Germany's new conservative Chancellor, Angela Merkel, who, like Prime Minister Stephen Harper, took office promising better relations with Washington, hasn't shied away from denouncing Guantanamo, where 500 men, mostly Muslims, have languished without charge -- many of them in solitary confinement -- for years. "Guantanamo can and should not exist in the longer term," Ms. Merkel said.

Italian Prime Minster Silvio Berlusconi, a staunch Bush ally, told the President that Guantanamo should be immediately shut down. "One should move with maximum speed toward closing down these centres where incidents condemned by the whole world have occurred," he said just before a White House visit two weeks ago.

Even Britain's Prime Minster Tony Blair, considered the Bush administration's most loyal and valuable ally, has refused to allow British citizens to be held there or face the controversial -- some say Draconian and unfair -- military tribunals set up to try terrorism suspects.
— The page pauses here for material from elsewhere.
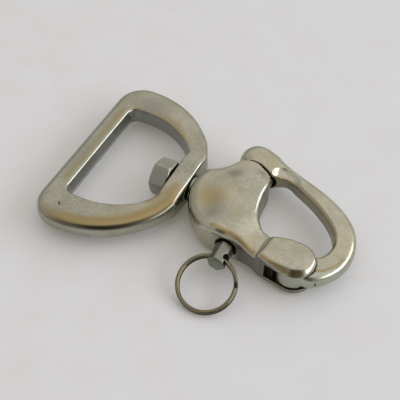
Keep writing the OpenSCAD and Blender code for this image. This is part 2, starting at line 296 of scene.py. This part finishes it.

Standing up for British citizens hasn't hurt Mr. Blair in Washington. "The reason there are no Britons left in Guantanamo is because the British government stood up for them," Mr. Ahmad said, adding that he found Ottawa's unwillingness to do the same to be inexplicable.

"It's a questions of political will," he said.

Mr. Blair's outspoken wife, Cherie Booth, pushed even further this week. Without explicitly naming Guantanamo, she issued a thinly veiled condemnation of U.S. treatment of detainees and especially of controversial interrogation methods:

"The terrorism of the state [is] usually practised for the same reasons that terrorists use violence: to break the will of those they cannot persuade by lawful means."

At home, as well as abroad, Guantanamo is increasingly seen as a blunder sullying the U.S. reputation.

"The best thing that the United States could do for our own reputation and for justice in the world and for the honouring of human rights is to shut down Guantanamo Bay prison, as was recommended by the United Nations," former president Jimmy Carter said.